La mia bisnonna lasciò la madre dai cugini, e partì, per salvare i figli. Alla frontiera cambiarono i nomi e le date di nascita, Italiani, considerati stranieri in patria, trattati come criminali, quando gli esuli arrivano alla frontiera, vengono bloccati a Trieste, la maggior parte di loro viene rinchiusa nella risiera di San Sabba, li vengono schedati, si prendono le impronte digitali anche ai bambini, vengono lasciati per giorni nella grandi stanze della risiera, al freddo, ma almeno hanno il pane.

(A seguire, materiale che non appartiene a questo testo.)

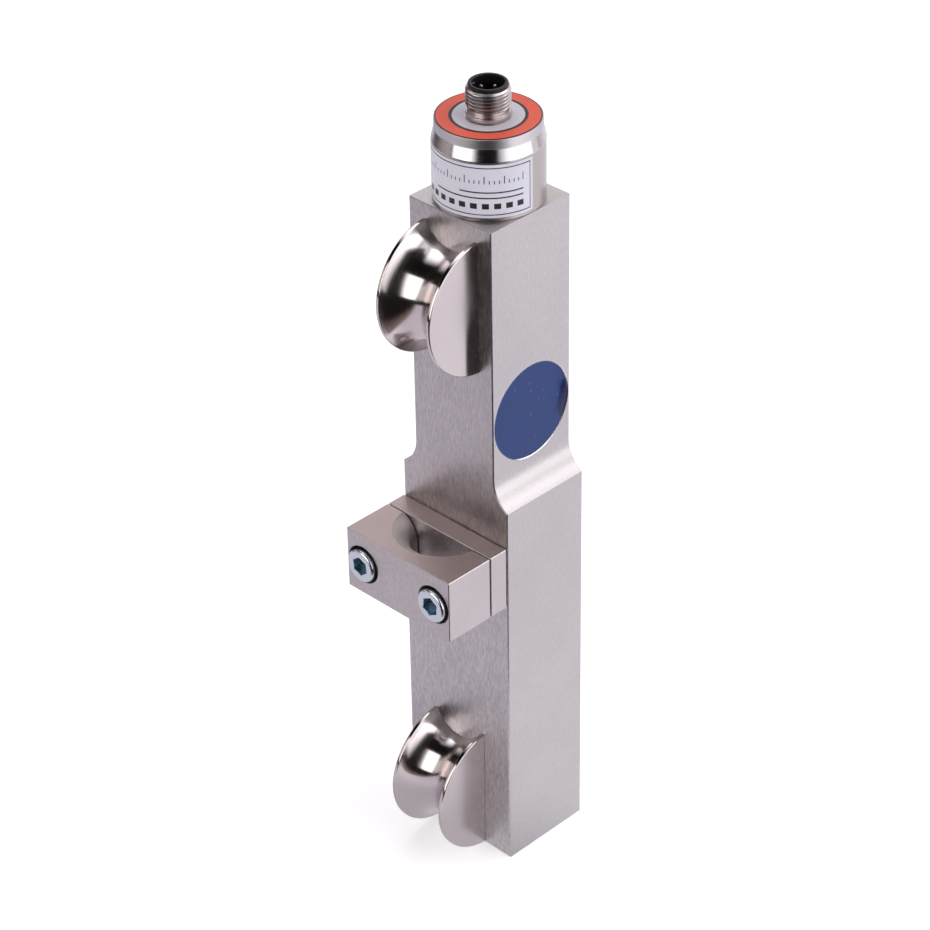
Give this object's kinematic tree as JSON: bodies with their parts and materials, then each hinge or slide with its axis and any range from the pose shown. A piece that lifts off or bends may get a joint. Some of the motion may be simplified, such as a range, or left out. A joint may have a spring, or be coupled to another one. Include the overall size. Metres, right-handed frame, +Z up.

Quando mia nonna arrivò a Trieste, rivide il pane dopo tanto tempo, ne mangiò così tanto che per paura di non rivederlo, il giorno dopo le venne la febbre per l’indigestione, nascose perfino una pagnotta di pane sotto il cuscino. La mia bisnonna voleva rimanere a Trieste, dove vivevano due suoi fratelli con le famiglie, ma non le dettero il permesso e la mandarono con la sorella nel campo profughi di Migliarino Pisano, dove rimasero due anni. Nel campo profughi non c’erano case, c’erano degli enormi capannoni di legno e lamiera, dove delle lenzuola appese con delle funi, dividevano le famiglie; mia nonna mi diceva sempre che si sentiva ogni rumore e che faceva tanto freddo, ed era difficile, soprattutto per gli adulti, vivere così, e pensare a tutto ciò che avevano lasciato, ai parenti ed agli amici che non erano potuti venir via. Da li furono trasferiti alle ex colonie di Calabrone, mia nonna dormiva nella colonia “Firenze”, la mia bisnonna Tona fu divisa dalla sorella Maricci, la quale, assieme alla famiglia, fu mandata a Pisa, alla mia bisnonna Tona, a suo martito Checo, ed ai due figli Etta e Giannino venne assegnata una casa a Livorno. I Chersini si radunavano ogni anno, ed ogni volta che un esule Chersino muore, che sia in America o in Italia, a Cherso vengono suonate le campane e celebrata messa “Un Chersino è tornato a casa” si dice. E’ difficile spiegare quanto è ancora vivo questo ricordo in noi. Con la legge 92 del 30 marzo 2004 il Parlamento Italiano decide di dedicare una giornata del ricordo in memoria delle vittime delle foibe, il 10 febbraio.